(Object modeling scripts)
[Begin]

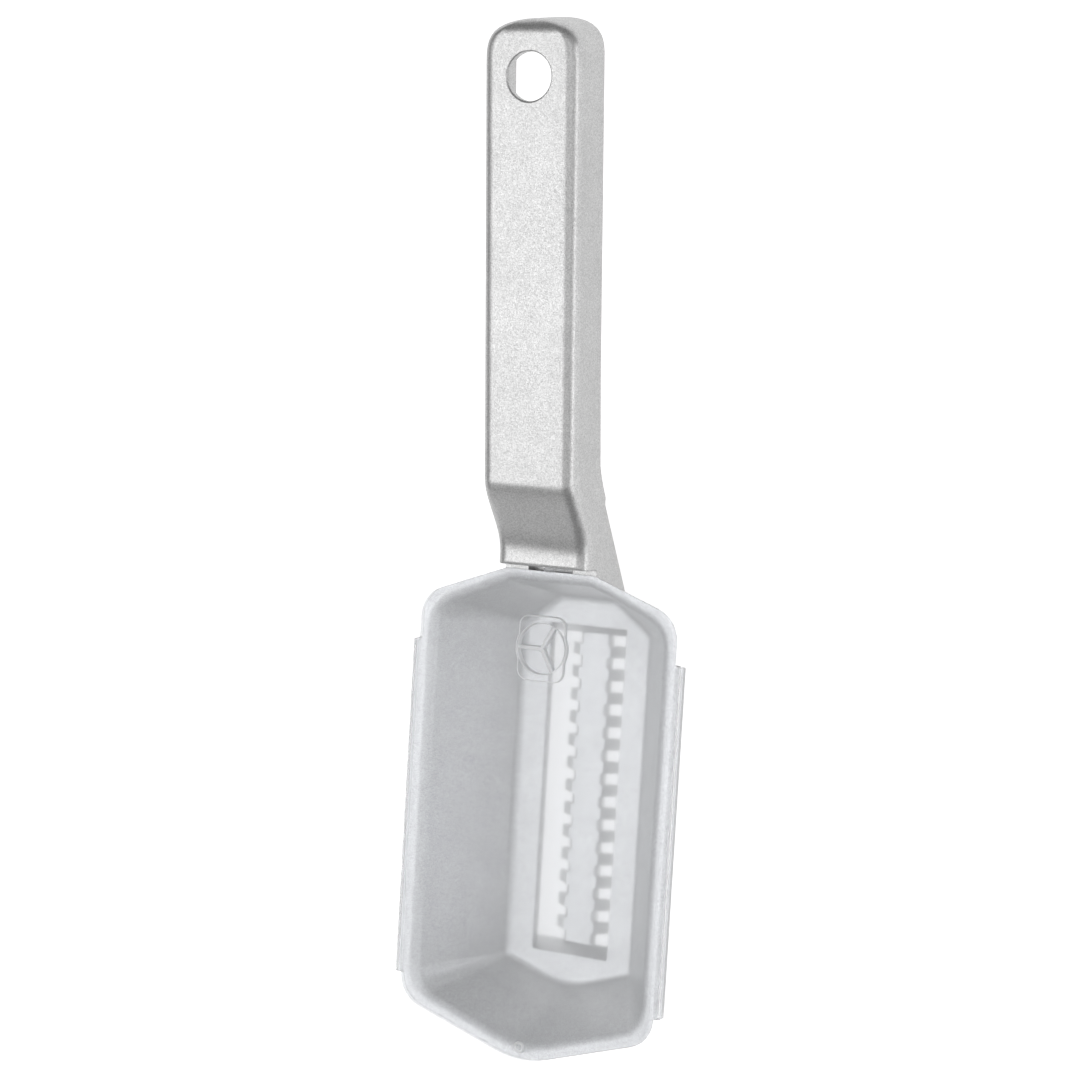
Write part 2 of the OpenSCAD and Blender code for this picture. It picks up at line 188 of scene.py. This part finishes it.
frosting = bpy.data.node_groups.new("frosting", "ShaderNodeTree")
for socket in ("Finest", "Coarsest"):
    frosting.interface.new_socket(socket, in_out="INPUT", socket_type="NodeSocketFloat")
for socket in ("Roughness", "Height"):
    frosting.interface.new_socket(socket, in_out="OUTPUT", socket_type="NodeSocketFloat")
limits = add_node(frosting, "NodeGroupInput")
worked = add_node(frosting, "NodeGroupOutput")
place = add_node(frosting, "ShaderNodeTexCoord").outputs["Object"]
haze = add_node(frosting, "ShaderNodeTexNoise", inputs={"Scale": 300, "Detail": 5})
haze_range = add_node(frosting, "ShaderNodeMapRange")
grain = add_node(frosting, "ShaderNodeTexNoise", inputs={"Scale": 1800})
frosting.links.new(place, haze.inputs["Vector"])
frosting.links.new(place, grain.inputs["Vector"])
frosting.links.new(haze.outputs["Fac"], haze_range.inputs["Value"])
frosting.links.new(limits.outputs["Finest"], haze_range.inputs["To Min"])
frosting.links.new(limits.outputs["Coarsest"], haze_range.inputs["To Max"])
frosting.links.new(haze_range.outputs["Result"], worked.inputs["Roughness"])
frosting.links.new(grain.outputs["Fac"], worked.inputs["Height"])


def frosted_plastic(name, tint, clearness):
    """Frosted plastic. The lamps' shadow rays, which can't bend, pass through it as through tinted film."""
    material, tree, plastic, add = new_material(name)
    plastic.inputs["Base Color"].default_value = (tint, tint + 0.008, tint + 0.022, 1)
    plastic.inputs["Transmission Weight"].default_value = clearness
    plastic.inputs["IOR"].default_value = 1.15
    plastic.inputs["Coat Weight"].default_value = 0.35
    plastic.inputs["Coat Roughness"].default_value = 0.3
    surface = add("ShaderNodeGroup", node_tree=frosting)
    surface.inputs["Finest"].default_value = 0.14
    surface.inputs["Coarsest"].default_value = 0.22
    tree.links.new(surface.outputs["Roughness"], plastic.inputs["Roughness"])
    bump = add("ShaderNodeBump", inputs={"Strength": 0.05, "Distance": 0.00005})
    tree.links.new(surface.outputs["Height"], bump.inputs["Height"])
    tree.links.new(bump.outputs["Normal"], plastic.inputs["Normal"])
    film = add("ShaderNodeBsdfTransparent", inputs={"Color": (0.43, 0.435, 0.45, 1)})
    path = add("ShaderNodeLightPath")
    lamps_pass = add("ShaderNodeMixShader")
    tree.links.new(path.outputs["Is Shadow Ray"], lamps_pass.inputs[0])
    tree.links.new(plastic.outputs[0], lamps_pass.inputs[1])
    tree.links.new(film.outputs[0], lamps_pass.inputs[2])
    tree.links.new(lamps_pass.outputs[0], tree.nodes["Material Output"].inputs["Surface"])
    return material


cover.data.materials.append(frosted_plastic("frosted_plate", 0.86, 0.87))
# Painted highlight: the cover's sloped and upright faces get a whiter copy of the same plastic, standing in
# for the light that catches its edges.
cover.data.materials.append(frosted_plastic("frosted_edge_painted_highlight", 0.97, 0.88))
# Painted highlight: the knob's sides, the ring and the ribs get a whiter, nearly opaque copy of the same
# plastic, standing in for the light that picks out the relief.
cover.data.materials.append(frosted_plastic("frosted_relief_painted_highlight", 0.97, 0.3))
# Faces are sorted by height and slope. Raised relief gets the relief copy with painted highlight, and other
# sloped faces get the edge copy with painted highlight.
for face in cover.data.polygons:
    level = abs(face.normal.z) > level_normal
    highest = max(cover.data.vertices[corner].co.z for corner in face.vertices)
    if highest > above_plate and not (level and highest >= below_knob_top):
        face.material_index = 2
    elif not level:
        face.material_index = 1
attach(cover, "cover")
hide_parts("sliding_cover")

# Studio. A white table under a dim white sky, with four soft lamps: a large one above on the left, a low
# one on the right, one overhead on the right and a faint one in front. The camera sees the table as white.
table_half_side = 3
table_mesh = bpy.data.meshes.new("table")
sheet = bmesh.new()
bmesh.ops.create_grid(sheet, x_segments=1, y_segments=1, size=table_half_side)
sheet.to_mesh(table_mesh)
sheet.free()
table = bpy.data.objects.new("table", table_mesh)
scene.collection.objects.link(table)
white, tree, matt, add = new_material("white_table")
matt.inputs["Base Color"].default_value = (0.6, 0.6, 0.6, 1)
matt.inputs["Roughness"].default_value = 0.9


def highest_of(tree, first, second):
    """The output of a node that gives the higher of two values."""
    node = add_node(tree, "ShaderNodeMath", operation="MAXIMUM")
    tree.links.new(first, node.inputs[0])
    tree.links.new(second, node.inputs[1])
    return node.outputs[0]


rays = add("ShaderNodeLightPath").outputs
mirrored = highest_of(tree, rays["Is Camera Ray"], rays["Is Glossy Ray"])
glow = add("ShaderNodeEmission")
tree.links.new(highest_of(tree, mirrored, rays["Is Transmission Ray"]), glow.inputs["Color"])
glow_strength = add("ShaderNodeMapRange", inputs={"To Min": 0.85, "To Max": 0.65})
tree.links.new(rays["Is Glossy Ray"], glow_strength.inputs["Value"])
tree.links.new(glow_strength.outputs["Result"], glow.inputs["Strength"])
glowing = add("ShaderNodeAddShader")
tree.links.new(matt.outputs[0], glowing.inputs[0])
tree.links.new(glow.outputs[0], glowing.inputs[1])
tree.links.new(glowing.outputs[0], tree.nodes["Material Output"].inputs["Surface"])
table_mesh.materials.append(white)

world = bpy.data.worlds.new("sky")
scene.world = world
world.use_nodes = True
tree = world.node_tree
sky = tree.nodes["Background"]
sky.inputs["Color"].default_value = (1, 1, 1, 1)
sky.inputs["Strength"].default_value = 0.2
backdrop = add_node(tree, "ShaderNodeBackground", inputs={"Color": (1, 1, 1, 1)})
rays = add_node(tree, "ShaderNodeLightPath").outputs
mix = add_node(tree, "ShaderNodeMixShader")
tree.links.new(highest_of(tree, rays["Is Camera Ray"], rays["Is Transmission Ray"]), mix.inputs[0])
tree.links.new(sky.outputs[0], mix.inputs[1])
tree.links.new(backdrop.outputs[0], mix.inputs[2])
tree.links.new(mix.outputs[0], tree.nodes["World Output"].inputs["Surface"])

for name, place, width, length, watts in (
    ("left_lamp", (-0.46, -0.08, 0.87), 0.75, 0.8, 3.1),
    ("right_lamp", (0.95, -0.06, 0.31), 1.0, 0.3, 2.3),
    ("overhead_lamp", (0.49, 0.06, 1.03), 0.8, 0.8, 1.6),
    ("front_lamp", (-0.45, -0.95, 0.3), 0.8, 0.5, 0.6),
):
    light = bpy.data.lights.new(name, "AREA")
    light.shape = "RECTANGLE"
    light.size = width
    light.size_y = length
    light.energy = watts
    lamp = bpy.data.objects.new(name, light)
    lamp.location = place
    lamp.rotation_euler = (-Vector(place)).to_track_quat("-Z", "Y").to_euler()
    scene.collection.objects.link(lamp)
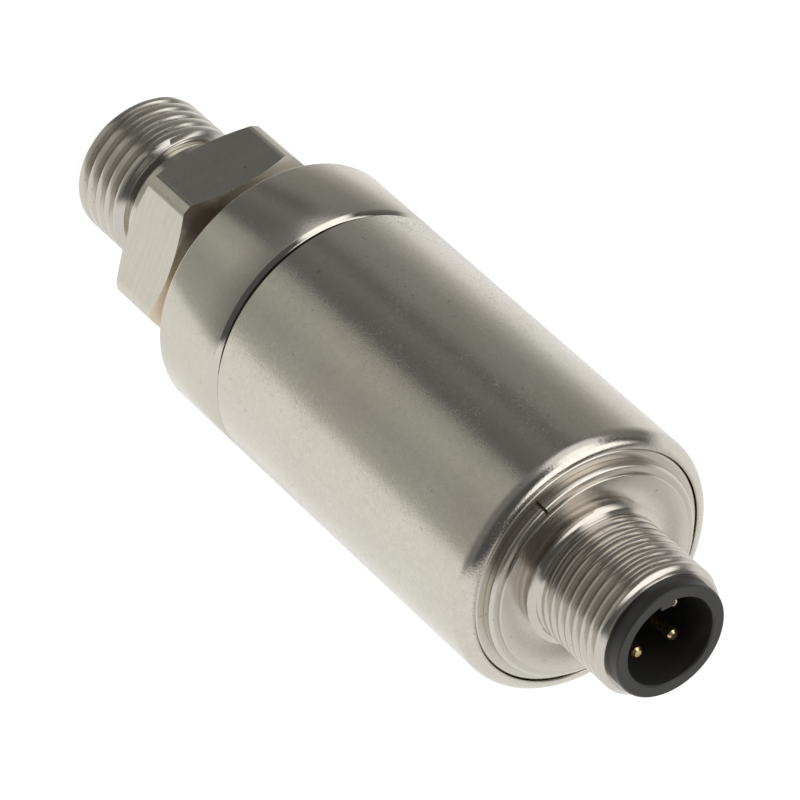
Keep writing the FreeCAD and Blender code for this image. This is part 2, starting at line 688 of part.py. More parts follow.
def lead_shape(turn, side, across):
    """Insulated lead: an S bend of two equal arcs, then straight down the board's face."""
    angle = math.radians(size("key_angle") + turn)
    reach = size("pin_circle") / 2
    board_top = size("board_base") + size("board_height")
    beside = side * (size("board_thickness") + size("lead_diameter")) / 2
    start = FreeCAD.Vector(reach * math.cos(angle), reach * math.sin(angle), size("pin_base"))
    knee = FreeCAD.Vector(across, beside, board_top + size("lead_clearance"))
    end = FreeCAD.Vector(across, beside, board_top - size("lead_landing"))
    shift = FreeCAD.Vector(knee.x - start.x, knee.y - start.y, 0)
    drop = start.z - knee.z
    radius = (drop ** 2 + shift.Length ** 2) / (4 * shift.Length)
    half = math.atan2(shift.Length, drop)
    side_step = shift.normalize() * radius * (1 - math.cos(half))
    down_step = FreeCAD.Vector(0, 0, -radius * math.sin(half))
    middle = (start + knee) * 0.5
    path = Part.Wire([
        Part.Arc(start, start + side_step + down_step, middle).toShape(),
        Part.Arc(middle, knee - side_step - down_step, knee).toShape(),
        Part.LineSegment(knee, end).toShape(),
    ])
    section = Part.Wire(Part.makeCircle(size("lead_diameter") / 2, start, FreeCAD.Vector(0, 0, -1)))
    return path.makePipeShell([section], True, True)


for number, (turn, (side, _)) in enumerate(zip(PIN_TURNS, LANDINGS), start=1):
    name = "pin_lead_%d" % number
    across = size(name + "_across")
    lead = doc.addObject("Part::Feature", name)
    lead.Label = name
    lead.Shape = lead_shape(turn, side, across)
doc.recompute()

# Export every sub-part in its place.
NODES = [item for item in doc.Objects
         if item.isDerivedFrom("PartDesign::Body") or item.TypeId in ("Part::Box", "Part::Feature")]
faults = [item.Name for item in doc.Objects if "Invalid" in item.State or "Error" in item.State]
if faults:
    raise SystemExit("features with faults: " + ", ".join(faults))
os.makedirs("parts", exist_ok=True)
for node in NODES:
    shape = node.Shape
    if shape.isNull() or not shape.isValid() or len(shape.Solids) != 1:
        raise SystemExit("bad shape: " + node.Label)
    shape.exportStep("parts/%s.step" % node.Label)
    reach = shape.BoundBox
    print("%-20s %8.1f mm3  z %7.2f to %7.2f" % (node.Label, shape.Volume, reach.ZMin, reach.ZMax))
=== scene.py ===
import math
import bpy
from mathutils import Euler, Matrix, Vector


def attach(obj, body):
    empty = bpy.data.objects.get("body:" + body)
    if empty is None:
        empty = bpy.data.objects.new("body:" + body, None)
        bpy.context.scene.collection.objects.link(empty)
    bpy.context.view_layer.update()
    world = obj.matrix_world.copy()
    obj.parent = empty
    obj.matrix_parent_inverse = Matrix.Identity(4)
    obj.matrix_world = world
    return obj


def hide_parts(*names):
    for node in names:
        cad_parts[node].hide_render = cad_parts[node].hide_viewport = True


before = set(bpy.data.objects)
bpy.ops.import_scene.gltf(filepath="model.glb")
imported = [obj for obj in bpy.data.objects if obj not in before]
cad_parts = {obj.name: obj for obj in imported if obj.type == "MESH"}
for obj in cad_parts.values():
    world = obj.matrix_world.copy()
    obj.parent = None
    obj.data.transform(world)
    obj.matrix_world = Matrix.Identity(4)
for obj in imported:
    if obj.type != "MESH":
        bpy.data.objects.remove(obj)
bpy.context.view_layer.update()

MM = 0.001
TAU = 2 * math.pi

# ---------------------------------------------------------------- sizes, mm
# Pairs are the lower and upper height on the axis.
HOUSING_R = 12.0
BORE_R = 10.75
FIT_R = 10.7  # pieces that sit in the tube's bore
FLOOR_Z = -0.4

# process fitting
PORT_THREAD = (0.0, 7.2)
PORT_PITCH = 1.337
PORT_R = 6.55
PORT_DEPTH = 0.58
PORT_TIP_R = 5.65
PORT_RUNOUT = 1.1  # growth of the radius in the run-out, per height away from the hexagon
INLET_R = 2.5
INLET_END = 14.0
CHANNEL_R = 1.0
CHANNEL_START = 14.9
UNDERCUT_R = 5.55
UNDERCUT = (7.25, 8.0)
SHOULDER = [(6.0, 8.3), (6.2, 8.32)]  # radius and height, from the undercut to the shank
SHANK_R = 6.2
NECK_R = 7.2
HEX = (11.9, 18.4)
HEX_FLAT = 9.0
HEX_CORNER = 10.15
BEVEL_RISE = 0.577  # height over radius, for a bevel of 30 degrees
OVERLAP_START = 6.8  # the hexagon's shell begins here, inside the thread's shell
OVERLAP_R = 5.0

# collar and tube
COLLAR = (22.15, 30.05)
COLLAR_BORE_R = 7.3
COLLAR_ROUND = 0.2
CHAMBER_R = 9.6
CHAMBER = (24.65, 34.35)
JOINT_R = 11.6
JOINT_WALL_R = JOINT_R - 0.3
JOINT_PROFILE = [  # radius, height over the collar's end, from the outside into the groove
    (HOUSING_R, -0.03), (HOUSING_R - 0.03, 0.02), (JOINT_R + 0.02, 0.39),
    (JOINT_R - 0.05, 0.42), (JOINT_WALL_R, 0.44)]
TUBE = (30.85, 65.85)
TUBE_ROUND = 0.12
TUBE_SHADE_HEIGHT = 0.11  # height of the dark band at the joint: painted shade of the gap, with some dirt
NOSE_R = 1.1
NOSE_LENGTH = 1.45
LIP_CHAMFER = 0.05

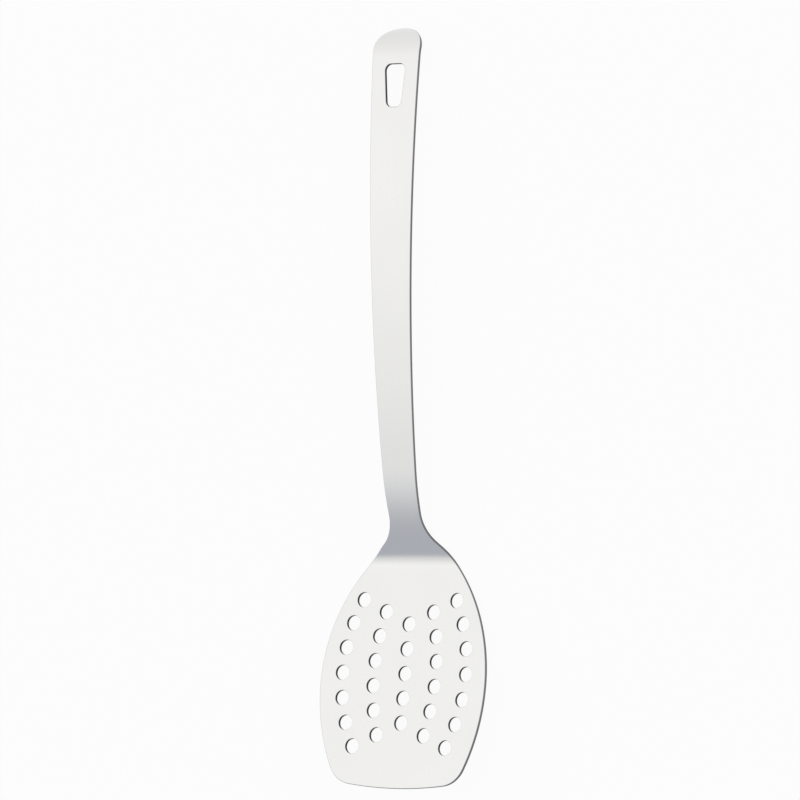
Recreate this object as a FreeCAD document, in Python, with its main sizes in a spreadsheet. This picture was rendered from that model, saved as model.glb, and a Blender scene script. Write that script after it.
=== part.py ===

[End]

> [Challenge]:
Beginning at the line where "Recreate this object" appears, extract each line through the end of the data above; keep them exact and include nothing else.

> [Solution for this problem]:
Recreate this object as a FreeCAD document, in Python, with its main sizes in a spreadsheet. This picture was rendered from that model, saved as model.glb, and a Blender scene script. Write that script after it.
=== part.py ===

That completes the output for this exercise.